SET PROBLEM:
Copy all lines below containing "joints".

**** SUPPLIED INFORMATION

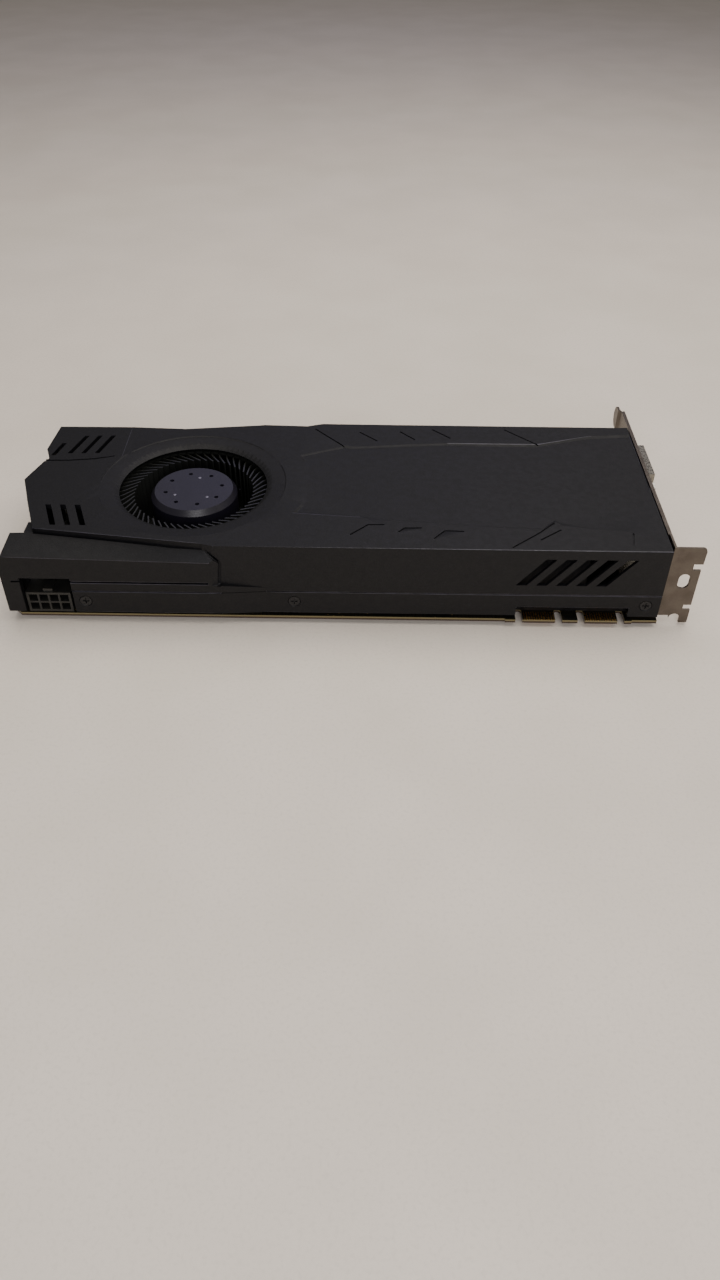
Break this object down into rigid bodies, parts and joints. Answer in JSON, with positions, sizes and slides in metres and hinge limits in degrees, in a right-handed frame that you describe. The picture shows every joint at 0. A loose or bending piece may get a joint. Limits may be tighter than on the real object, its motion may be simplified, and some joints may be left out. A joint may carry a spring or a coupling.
{
  "type": "graphics card",
  "caption": "Dual-slot graphics card with a closed plastic cover, one blower fan at the tail, a slotted end bracket and stacked display sockets.",
  "frame": {"origin": "middle of the card's box in plan, at the lowest point, as it lies on its board side", "axes": "+X along the card towards the bracket, +Y across the board from the bridge tabs towards the motherboard contacts, +Z from the board towards the fan"},
  "size_m": [0.2788, 0.1242, 0.0386],
  "materials": {
    "board_laminate": "solder mask over glass laminate, yellow-brown at the cut edge",
    "gold_contact": "gold plated",
    "chip_package": "chip package laminate",
    "silicon": "polished silicon",
    "chip_black": "moulded epoxy",
    "thermal_pad": "soft silicone pad",
    "ferrite": "pressed ferrite",
    "capacitor_can": "drawn aluminium can",
    "socket_nylon": "moulded nylon",
    "tinned_pin": "tinned",
    "cover_abs": "fine moulded texture, charcoal",
    "screw_black": "black zinc",
    "screw_steel": "nickel plated",
    "cast_plate": "black anodised casting",
    "copper": "nickel-free copper",
    "fin_aluminium": "rolled sheet",
    "spring_steel": "spring steel",
    "fan_plastic": "glass-filled nylon",
    "rotor_plastic": "satin moulded rotor",
    "sleeve_bronze": "sintered bronze",
    "stator_steel": "stacked steel plates",
    "winding": "enamelled copper wire",
    "magnet": "bonded ferrite",
    "shaft_steel": "ground steel",
    "lead_sleeve": "shrink sleeve over four wires",
    "socket_white": "moulded nylon",
    "bracket_steel": "nickel plated sheet steel",
    "socket_shell": "nickel plated sheet steel",
    "socket_face": "moulded plastic",
    "socket_face_white": "moulded plastic"
  },
  "bodies": {
    "card": {"circuit_board": "board_laminate", "edge_contacts": "gold_contact", "bridge_contacts": "gold_contact", "chip_substrate": "chip_package", "chip_die": "silicon", "memory_chips": "chip_black", "memory_pads": "thermal_pad", "power_chokes": "ferrite", "tail_chokes": "ferrite", "tail_capacitors": "capacitor_can", "bulk_capacitors": "chip_black", "power_stages": "chip_black", "power_stage_pads": "thermal_pad", "small_chips": "chip_black", "power_housing": "socket_nylon", "power_pins": "tinned_pin", "cover": "cover_abs", "upper_rail": "cover_abs", "lower_rail": "cover_abs", "side_screws": "screw_black", "base_plate": "cast_plate", "copper_base": "copper", "fins": "fin_aluminium", "chip_screws": "screw_steel", "chip_springs": "spring_steel", "plate_screws": "screw_steel", "fan_frame": "fan_plastic", "bearing_sleeve": "sleeve_bronze", "stator_core": "stator_steel", "stator_coils": "winding", "motor_board": "board_laminate", "fan_screws": "screw_steel", "fan_lead": "lead_sleeve", "fan_socket": "socket_white", "bracket": "bracket_steel", "dvi_housing": "socket_face", "dvi_shell_lower": "socket_shell", "dvi_shell_upper": "socket_shell", "dvi_insert_lower": "socket_face_white", "dvi_insert_upper": "socket_face_white", "jackscrews": "screw_steel", "dvi_pins": "tinned_pin", "hdmi_shell": "socket_shell", "hdmi_insert": "socket_face", "displayport_shell": "socket_shell", "displayport_insert": "socket_face"},
    "fan_rotor": {"impeller": "rotor_plastic", "rotor_yoke": "stator_steel", "rotor_magnet": "magnet", "rotor_shaft": "shaft_steel"}
  },
  "joints": [
    {"name": "fan_spin", "type": "hinge", "parent": "card", "child": "fan_rotor", "pos_m": [-0.06735, -0.0154, 0.0224], "axis": [0, 0, 1], "continuous": true}
  ]
}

********

RESPONSE:
Break this object down into rigid bodies, parts and joints. Answer in JSON, with positions, sizes and slides in metres and hinge limits in degrees, in a right-handed frame that you describe. The picture shows every joint at 0. A loose or bending piece may get a joint. Limits may be tighter than on the real object, its motion may be simplified, and some joints may be left out. A joint may carry a spring or a coupling.
  "joints": [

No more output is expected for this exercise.